A herd of African elephants walk across the plains.

It’s been more than two decades since the Nature, Wealth & Power (NWP) framework was developed, and seven years since it was last updated. Recent RTI efforts examine whether NWP remain a helpful way of addressing our planet’s evolving challenges.

“The more things change, the more they stay the same,” the adage goes. But the past few years have been a time of such dramatic global shifts—in action on climate change, urbanization, and the effects of an unprecedented pandemic—that we wondered if that was true for our work in natural resources management.

When NWP was first proposed in 2002, it was focused on rural Africa, where centuries of natural resource extraction were almost entirely decoupled from the needs and interests of the surrounding communities. It called attention to the fact that environmental mismanagement, rural disenfranchisement, and poverty are all interconnected, and referred to access and control over natural resources as “the bread and butter issue on which democracy must deliver.”

The NWP framework was updated in 2013, broadening its regional applications outside of Africa, heightening its scope beyond the project level, and accounting for changes in, among other things, private sector engagement. It was summarized by what scholar Hilary Faxon called “the best Venn diagram since 5th grade.”

Nature, Wealth & Power Venn Diagram

Principles of Nature, Wealth, and Power 2.0 from Nature, Wealth, and Power 2 (NWP2), 2013

“NWP has grown from niche idea to compelling theory,” Faxon wrote in 2014. “If it can become the foundation of standard development practice, the planet and its poor will be better for it.”

But over time, even as projects continued to use the framework, it seemed to slip out of the mainstream lexicon of development giants.

So, this past year, we initiated an internally funded effort to determine whether NWP is still relevant. Is the framework still useful in addressing what seems like ever-more complex problems?

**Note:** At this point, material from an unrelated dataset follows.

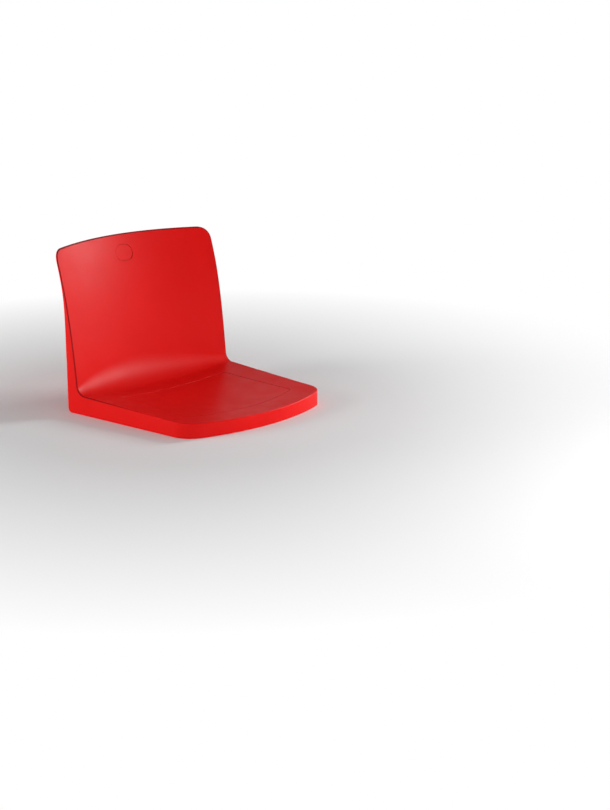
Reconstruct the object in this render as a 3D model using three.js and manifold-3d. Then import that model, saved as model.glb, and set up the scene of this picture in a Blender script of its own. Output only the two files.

Nature, Wealth & Power in Action

To answer these questions, our research examined the NWP framework against the latest literature and project experiences and held focus group discussions with current and former international development professionals, including USAID staff and individuals who helped write the original framework. We also looked to RTI’s USAID-funded work in Nigeria and Tanzania, as well as a nature-based solution project in Indonesia, to see how the NWP approach was working.

As part of the USAID Promoting Tanzania's Environment, Conservation, and Tourism (PROTECT) Project, we found that applying the NWP Nature principle of “engaging local communities in data collection” was instrumental to local protection efforts; civil society organizations were collecting and managing conservation data to inform future strategies and plans, make decisions, engage stakeholders, and resolve conflict. In one area, beach management units successfully advocated district leaders for reef closures, allowing the ecosystem to recover and octopus harvests to double within three months.

We saw that NWP’s Power dimension—including the principle of decentralizing power to accountable institutions—was shaping effective programming in Nigeria. Here, the USAID Nigeria Effective Water, Sanitation, and Hygiene (E-WASH) program enabled more inclusive decision-making and representation at Niger state’s State Water Board, which made reforms that benefitted 25,000 people with improved access to basic water supply and began tracking its water wastage.

And in Indonesia, the world’s largest registered nature-based carbon emission reduction project is being managed by a private business in keeping with the NWP Wealth principle of aligning public and private interests. The Katingan Mentaya Project is helping to protect over 150,000 hectares of vital peatland, supports livelihoods for 34 villages, and generates an average of 7.5 million triple gold certified carbon credits annually. This privately run initiative is creating a business case for biodiversity conservation and climate change mitigation.

The Changes We Need Next – Resilience, Climate Change and Updated Norms

Our evaluation was clear: the framework does remain useful and relevant—perhaps even more so as integrated approaches become the norm. But we also think it might be just the right time to consider another update. One that accounts for all the ways our world continues to shake itself up, and all the ways we continue to come together.

A greater resilience focus: Today, there’s a growing emphasis on resilience—a term that previously didn’t carry the gravitas and urgency it does today. Building resilience at the household, community, ecosystem, and even regional level has become a primary focus for groups ranging from city planners to the United Nations, which didn’t propose using a resilience framework for setting Sustainable Development Goals until 2015.

Increased emphasis on climate change: On the heels of the warmest decade ever recorded, we noticed that the threats posed by climate change have become even more dire than predicted. But international collaborative action on climate change has also increased massively, and the U.S. commitment to leading the way on meaningful change has been restored and redoubled.

Updated recognition of international development norms: We found that the development community itself has changed a lot, too. We are increasingly cognizant of the opportunities we miss when we silo ourselves into disparate areas of practice. As a community, we are putting greater focus on learning from our successes and our mistakes. And we’re doing a much better job of truly partnering with the private sector.

As we continue to apply NWP to our day-to-day work with partners around the world, we look forward to contributing – along with our colleagues across organizations, sectors, countries – to bringing the framework into this new decade with all of its associated uncertainties, challenges, and opportunities for a healthier, wealthier, and more stable world.